The thought being that blending is made easier. You may find that you'll get a yellowish tone to the painting doing this and the painting looks very soft, as if viewed through a vial. It has it's place, but is not a practice that I have continued to use.
If your paint "sinks", becomes dull in places, coating the painting with Liquin will help. When paint does sink, it is because it has become muddy. Earth tones used in mixes and mixing temperature opposites will cause sinking.
A limited pallet like what I have been using will solve that problem for the most part, but you can still get mud.... Liquin will accelerate the drying time of your paint. When painting, make large piles of mixes that are to be used then pull a little bit out
and separate it from the pile, then add the medium. This is because if you can't finish the painting in that same day, the paint with the added Liquin to will be dry the next day, and you will have to remix that color.
Alkyd is actually the same product as Liquin, only it does not have the oil additives to smooth it out as Liquin does.
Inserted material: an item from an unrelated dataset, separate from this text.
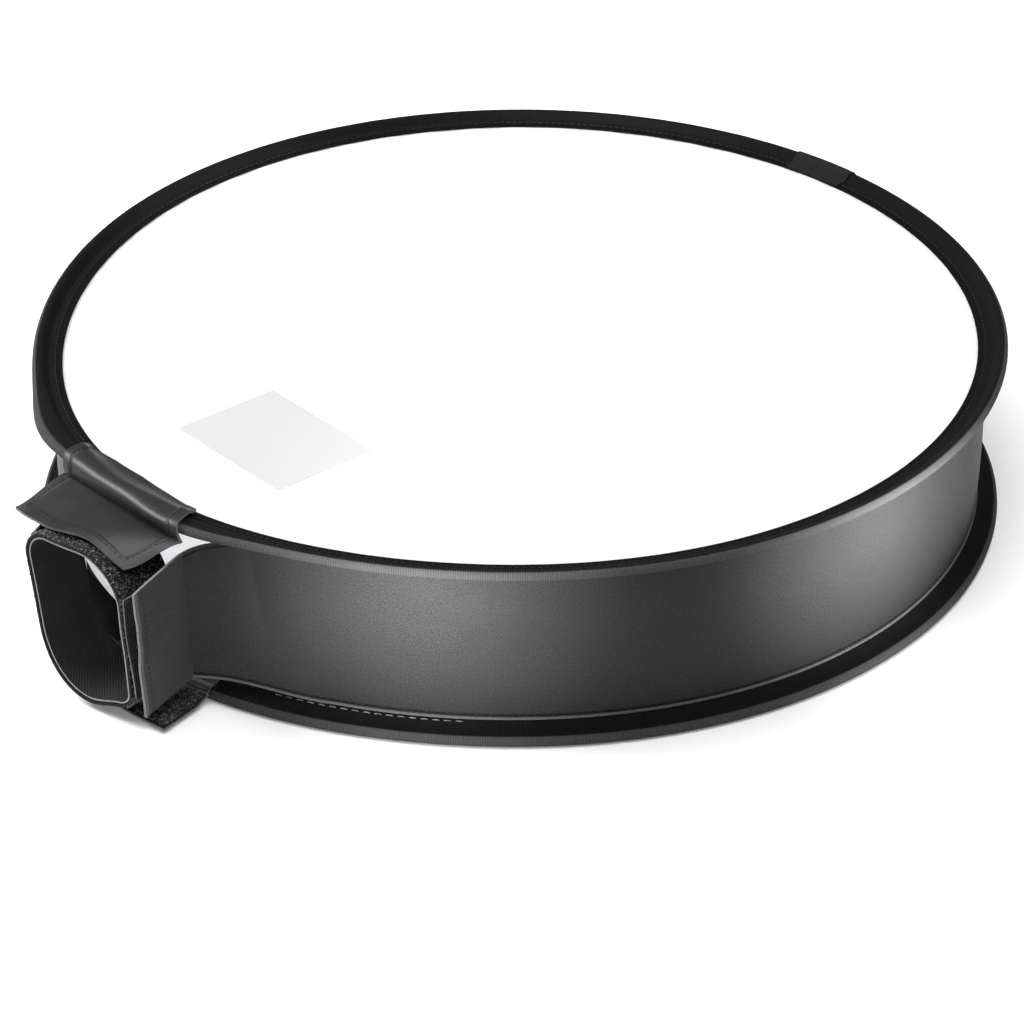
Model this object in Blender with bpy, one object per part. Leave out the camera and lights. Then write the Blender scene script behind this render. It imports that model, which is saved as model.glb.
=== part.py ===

If you use Alkyd straight in you mix, it tends to have the sticky consistency of honey. Also an accelerator to a much stronger degree then Liquin.
Paint will begin to dry and become sticky within the hour of it's use. The paintings being done recently are life drawings and do not lend themselves to using mediums.
Varnish; I have used Liquitex Low Viscosity Soluvar Gloss final picture varnish and really like it. Since moving to Bozeman, the art supplies here are very limited and have yet to locate someone in the area selling it. It is an archival removable varnish for oil paintings as well as acrylic. One thing learned the hard way is to photograph your work before you varnish. My portfolio has photographs of works that look like raw canvas is poking through all over in spots. These were taken before buying the digital camera that is now used. It would of taken forever, but if the photographs were taken with the digital, you could of touched up all those highlights.